### Aim of the task
Show every line that has the string "materials" in it.

### Collected data
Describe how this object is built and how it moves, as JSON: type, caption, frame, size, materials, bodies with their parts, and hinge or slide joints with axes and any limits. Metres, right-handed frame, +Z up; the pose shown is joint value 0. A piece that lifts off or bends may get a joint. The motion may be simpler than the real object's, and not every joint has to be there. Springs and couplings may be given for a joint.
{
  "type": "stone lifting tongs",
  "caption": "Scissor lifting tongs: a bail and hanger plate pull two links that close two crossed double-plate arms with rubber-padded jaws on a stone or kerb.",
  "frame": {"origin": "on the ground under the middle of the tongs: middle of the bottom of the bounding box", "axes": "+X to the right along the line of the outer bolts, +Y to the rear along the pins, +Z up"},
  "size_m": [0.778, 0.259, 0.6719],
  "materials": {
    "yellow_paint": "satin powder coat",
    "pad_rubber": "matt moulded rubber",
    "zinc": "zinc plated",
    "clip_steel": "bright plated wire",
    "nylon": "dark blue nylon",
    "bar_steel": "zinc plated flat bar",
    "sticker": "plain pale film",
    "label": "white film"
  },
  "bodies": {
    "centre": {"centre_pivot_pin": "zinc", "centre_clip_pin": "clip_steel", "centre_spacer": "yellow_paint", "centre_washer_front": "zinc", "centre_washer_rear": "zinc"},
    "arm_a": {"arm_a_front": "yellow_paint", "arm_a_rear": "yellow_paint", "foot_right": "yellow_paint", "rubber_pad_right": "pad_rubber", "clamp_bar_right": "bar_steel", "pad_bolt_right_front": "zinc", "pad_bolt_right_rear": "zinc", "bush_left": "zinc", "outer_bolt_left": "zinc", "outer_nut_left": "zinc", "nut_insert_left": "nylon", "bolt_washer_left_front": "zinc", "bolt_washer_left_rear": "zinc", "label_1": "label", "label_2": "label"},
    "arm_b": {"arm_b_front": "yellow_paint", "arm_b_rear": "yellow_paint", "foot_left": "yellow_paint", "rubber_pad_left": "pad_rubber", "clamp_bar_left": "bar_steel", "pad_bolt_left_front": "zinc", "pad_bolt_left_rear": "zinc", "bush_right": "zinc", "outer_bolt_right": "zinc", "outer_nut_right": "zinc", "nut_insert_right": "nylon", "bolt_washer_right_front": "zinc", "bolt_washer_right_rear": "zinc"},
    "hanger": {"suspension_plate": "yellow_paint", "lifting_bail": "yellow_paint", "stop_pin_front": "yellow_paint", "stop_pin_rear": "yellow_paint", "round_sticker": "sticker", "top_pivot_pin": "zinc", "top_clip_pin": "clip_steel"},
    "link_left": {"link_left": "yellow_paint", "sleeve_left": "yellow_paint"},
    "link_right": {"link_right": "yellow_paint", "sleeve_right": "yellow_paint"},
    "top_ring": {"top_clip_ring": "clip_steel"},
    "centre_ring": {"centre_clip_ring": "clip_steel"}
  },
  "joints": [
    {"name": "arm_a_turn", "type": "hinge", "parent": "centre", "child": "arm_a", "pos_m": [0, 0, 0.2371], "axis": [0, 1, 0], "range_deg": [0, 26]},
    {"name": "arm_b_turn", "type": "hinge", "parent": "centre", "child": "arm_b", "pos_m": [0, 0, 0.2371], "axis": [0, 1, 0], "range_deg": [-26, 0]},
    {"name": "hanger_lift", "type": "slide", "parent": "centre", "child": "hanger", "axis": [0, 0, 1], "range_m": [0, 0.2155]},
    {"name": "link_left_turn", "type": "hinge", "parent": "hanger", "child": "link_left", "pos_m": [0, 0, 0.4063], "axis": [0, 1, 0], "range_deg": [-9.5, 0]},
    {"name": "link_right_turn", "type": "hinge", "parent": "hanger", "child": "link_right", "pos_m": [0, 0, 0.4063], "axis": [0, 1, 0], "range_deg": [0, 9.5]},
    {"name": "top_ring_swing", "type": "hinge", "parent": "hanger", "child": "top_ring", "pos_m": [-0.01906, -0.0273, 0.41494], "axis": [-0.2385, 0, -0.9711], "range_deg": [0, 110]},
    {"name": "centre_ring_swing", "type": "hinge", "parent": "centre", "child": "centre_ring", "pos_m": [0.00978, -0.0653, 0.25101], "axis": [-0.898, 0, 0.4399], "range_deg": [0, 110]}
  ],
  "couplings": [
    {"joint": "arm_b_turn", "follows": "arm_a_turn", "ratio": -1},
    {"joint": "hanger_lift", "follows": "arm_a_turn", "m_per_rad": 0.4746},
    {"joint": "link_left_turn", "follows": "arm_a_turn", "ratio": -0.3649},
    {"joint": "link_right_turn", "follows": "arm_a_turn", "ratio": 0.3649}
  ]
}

### Solution to the exercise
Describe how this object is built and how it moves, as JSON: type, caption, frame, size, materials, bodies with their parts, and hinge or slide joints with axes and any limits. Metres, right-handed frame, +Z up; the pose shown is joint value 0. A piece that lifts off or bends may get a joint. The motion may be simpler than the real object's, and not every joint has to be there. Springs and couplings may be given for a joint.
  "materials": {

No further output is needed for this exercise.